10% of the block reward goes directly to the Dash general treasury. This equals $10,000+ per day. Another 45% goes to large holders of Dash called masternodes who provide a mixing service representing about 2% of the total transactions on the network.
This level of compensation to masternodes is ludicrous, with a total of $25,000 per day going to a handful of server operators. The truth of it is that this is a scheme to further remunerate the founder of Dash, Evan Duffield, since it is thought that the majority of these masternodes are controlled by him and others close to him.
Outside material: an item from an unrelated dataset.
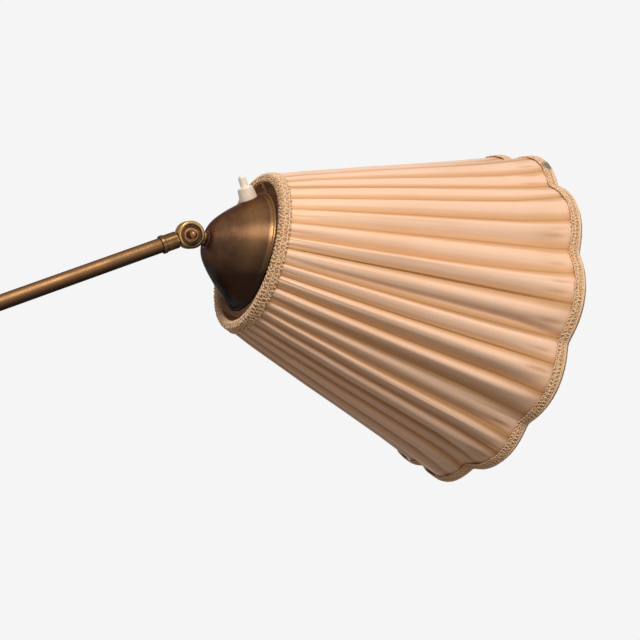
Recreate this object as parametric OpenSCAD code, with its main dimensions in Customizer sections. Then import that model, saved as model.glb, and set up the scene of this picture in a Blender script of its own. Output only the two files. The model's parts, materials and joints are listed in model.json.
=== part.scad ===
// Bridge floor lamp: a weighted round base, an upright stem, a swivelling and
// tilting arm, and a tilting head with a spun dome and a scalloped fabric shade.
// The origin is the centre of the base's underside, +Z is up, and the arm
// reaches along +X. All lengths are in millimetres and all angles in degrees.

/* [Base] */
// Outer diameter of the base
base_d = 260; // [230:5:320]
// Height of the cover's edge above the felt
base_edge_h = 22; // [21:1:30]
// How much higher the middle of the cover is than its edge
base_rise = 8; // [6:1:14]
// Radius of the cover's rounded edge
base_round_r = 7; // [5:0.5:7.5]
// Thickness of the cover's sheet
cover_wall = 1.2; // [1:0.1:1.6]
// Thickness of the iron weight
weight_h = 18; // [17:0.5:18.5]
// Thickness of the felt
felt_h = 2; // [1.5:0.5:3]
// How far the felt stays inside the base's outer edge
felt_inset = 4; // [3:0.5:8]

/* [Cord inlet] */
// Bore of the bushing that a cord passes
inlet_bore_d = 7; // [6:0.5:8]
// Outer diameter of the bushing's barrel
inlet_barrel_d = 10; // [9.5:0.5:11]
// Diameter of the bushing's flange
inlet_flange_d = 13; // [12:0.5:14]
// Thickness of the bushing's flange
inlet_flange_h = 1.8; // [1.2:0.2:2.4]
// How far the bushing's barrel reaches behind its flange
inlet_barrel_len = 8; // [6:0.5:10]
// Height of the bushing's axis above the felt
inlet_h = 7.5; // [7.2:0.1:8]

/* [Stem] */
// Outer diameter of the stem
stem_d = 18; // [17:0.5:20]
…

Now, I'm looking for some insight on incentives of attacks.  Is the Dash network at extremely high risk? I was looking at dash DDoS report https://www.dash.org/2017/03/08/DDoSReport.html showing 500 masternodes disabled by the attack.  10% of the network down from a DDoS originating from only 2000 IPs.  In reality, does this mean a cheap $1,000 +/- leased botnet is capable of taking down millions in hardware?

Oh, wow, that is indeed a ludicrous amount of money going to Evan on a daily basis. In spite of all the people providing relevant information to stay away from this coin as it is one of the most well-thought money making scheme for its developer, many people are still being sucked in to this "digital cash". Some are blindly going there hoping to make some cash by trading. Well, we'll just have to see in the future if it can sustain its numbers.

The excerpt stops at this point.